氨基酸序列分析揭示苯丙氨酸/酪氨酸解氨酶在陆生植物中的演化

Amino Acid Sequence-based Evolution of Phenylalanine/Tyrosine Ammonia-Lyase in Terrestrial Plants

苯丙烷途径在陆生植物木质素和黄酮类等次生代谢产物的生物合成中至关重要,其中一步必需的反应为苯丙氨酸解氨酶(PAL)将底物苯丙氨酸脱氨催化为下游产物。最新研究发现了能够同时催化苯丙氨酸和酪氨酸脱氨的双功能酶—苯丙氨酸/酪氨酸解氨酶(PTAL),但是对诸多问题,例如怎样精准鉴定PAL和PTAL、植物PAL演化为PTAL其氨基酸序列发生了什么变异、哪些植物类群包含PTAL等,仍属未知。为了探索PAL基因家族在陆生植物中的演化及关键变异,本研究利用PAL氨基酸全长序列构建了陆生植物不同类群系统发育树,比较和分析了PAL和PTAL氨基酸序列并模拟了其蛋白质三维构象。
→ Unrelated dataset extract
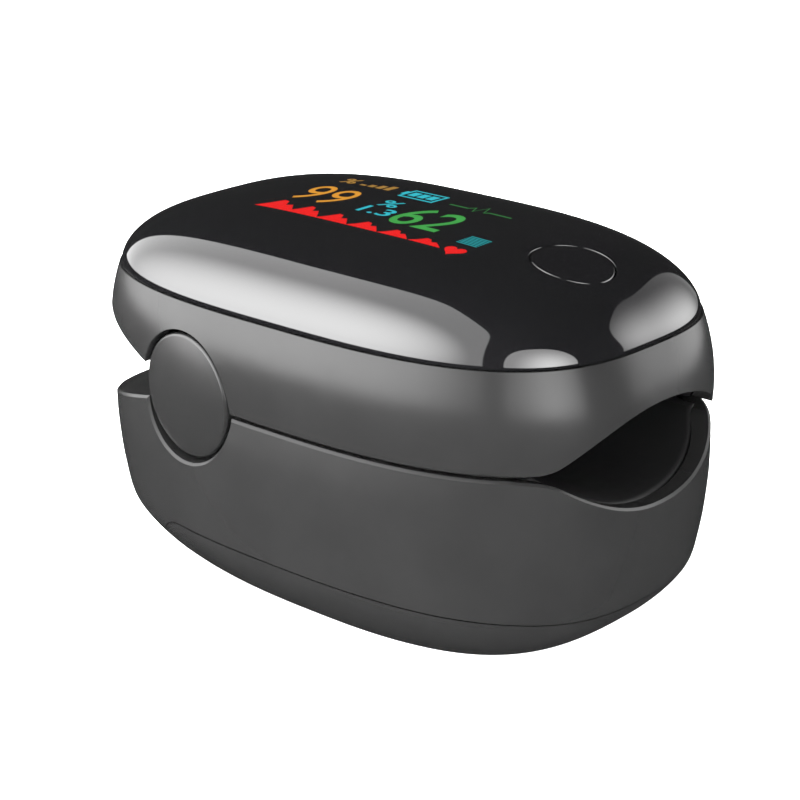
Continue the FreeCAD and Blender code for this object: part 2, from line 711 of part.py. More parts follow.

结果表明,以PAL氨基酸序列构建的系统发育树,能够反映已知陆生植物的系统关系,PAL和PTAL的氨基酸序列中存在着8个差异位点,其中121和123这两个关键位点非常稳定,可以联合用于准确鉴定包含PAL和PTAL的植物,并且I121L和F123H的关键变异,导致只能与苯丙氨酸结合的PAL演化为也能同时结合酪氨酸的PTAL。

Phenylpropanoid pathway plays a key role in the biosynthesis of secondary metabolites such as lignin and flavonoids in terrestrial plants.One of the key reactions is the phenylalanine ammonia-lyase(PAL)that catalyzes the deamination of substrate phenylalanine into downstream products to complete the above metabolic synthesis process.A recent study has found a bifunctional phenylalanine/tyrosine ammonia-lyase(PTAL)that can simultaneously catalyze the deamination of both phenylalanine and tyrosine.However,the key differences between PAL and PTAL,and how PTAL evolved from PAL are still unknown.To explore the variation of PAL gene family in the evolution of terrestrial plants and its mechanism to deaminate tyrosine,we compared and analyzed the amino acid sequences of PAL and PTAL,simulated the three-dimensional conformation of their proteins,and constructed a phylogenetic tree of the main groups of terrestrial plants,using the full length of PAL amino acid sequences.Our results showed that the phylogenetic tree of the terrestrial plants constructed by the full length of PAL amino acid sequences could objectively reflect the genetic relationship of the terrestrial plants.In addition,nine different sites in the PAL and PTAL amino acid sequences,among which the 121 and 123 sites were very stable,could be used to identify the terrestrial plant species containing PAL and PTAL.The key variation of I121L and F123H caused the evolution of PAL that only bind phenylalanine into PTAL that could also bind tyrosine.